On adaptive and flexible numerical methods for the approximation of radiative transfer problems

This thesis introduces several innovative techniques to improve the numerical solutions for radiative transfer problems, focusing on adaptive methods, low-rank approximations, and accelerated iterative solvers.

The first contribution is the development of an adaptive discontinuous Galerkin method for solving the radiative transfer equation in slab geometry with isotropic scattering. Unlike traditional methods that use tensor-product discretizations, this approach employs a non-tensor strategy to allow local mesh refinement. Guided by error estimators, the method effectively handles phase-space singularities, offering optimal convergence for point singularities and consistent but sub-optimal convergence for line discontinuities. This results in significant computational efficiency while maintaining high accuracy.

Next, the thesis presents a low-rank tensor product framework aimed at reducing the computational costs and memory requirements of tensor-product discretizations. It combines preconditioned Richardson iteration with rank-compression, providing flexibility and error control in the energy norm, while supporting various discretizations.

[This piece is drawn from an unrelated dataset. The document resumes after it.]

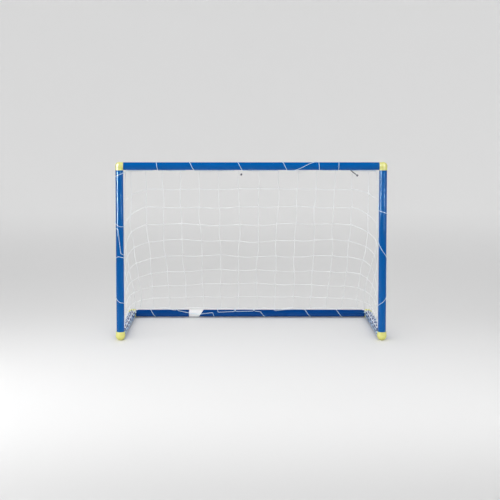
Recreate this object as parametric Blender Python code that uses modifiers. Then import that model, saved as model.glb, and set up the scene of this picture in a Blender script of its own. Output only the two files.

Finally, the thesis introduces an acceleration technique for iterative solvers in multi-dimensional anisotropic radiative transfer problems. This method accelerates standard source iteration through residual minimization over appropriate subspaces, improving convergence, especially in scenarios with highly forward-peaked scattering. It offers a flexible and efficient solution, reducing the number of iterations needed for convergence.

Overall, these contributions represent a significant leap forward in the numerical treatment of radiative transfer, addressing challenges in adaptivity, computational efficiency, and solver performance.